● GIVEN EXERCISE: Transcribe the listing below from its opening line up to and including the line that contains "import Module from 'manifold-3d';"; reproduce nothing else.

====== INFORMATION SHOWN ======

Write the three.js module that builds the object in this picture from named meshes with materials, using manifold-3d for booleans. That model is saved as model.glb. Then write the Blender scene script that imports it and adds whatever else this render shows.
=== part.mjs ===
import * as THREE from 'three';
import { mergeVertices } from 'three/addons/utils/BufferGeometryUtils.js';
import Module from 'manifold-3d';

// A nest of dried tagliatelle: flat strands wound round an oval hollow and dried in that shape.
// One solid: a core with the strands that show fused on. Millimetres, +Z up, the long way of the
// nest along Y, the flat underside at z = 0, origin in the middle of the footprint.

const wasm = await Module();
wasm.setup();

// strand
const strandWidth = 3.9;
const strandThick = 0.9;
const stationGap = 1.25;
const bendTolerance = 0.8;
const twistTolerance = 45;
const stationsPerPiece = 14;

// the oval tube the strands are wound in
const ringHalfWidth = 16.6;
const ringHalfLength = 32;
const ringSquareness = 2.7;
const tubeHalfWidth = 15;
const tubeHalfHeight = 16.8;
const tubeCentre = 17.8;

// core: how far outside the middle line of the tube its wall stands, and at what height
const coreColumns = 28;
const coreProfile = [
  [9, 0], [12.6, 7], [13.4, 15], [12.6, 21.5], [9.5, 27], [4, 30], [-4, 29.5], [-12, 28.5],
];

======

● FINAL RESULT:
Write the three.js module that builds the object in this picture from named meshes with materials, using manifold-3d for booleans. That model is saved as model.glb. Then write the Blender scene script that imports it and adds whatever else this render shows.
=== part.mjs ===
import * as THREE from 'three';
import { mergeVertices } from 'three/addons/utils/BufferGeometryUtils.js';
import Module from 'manifold-3d';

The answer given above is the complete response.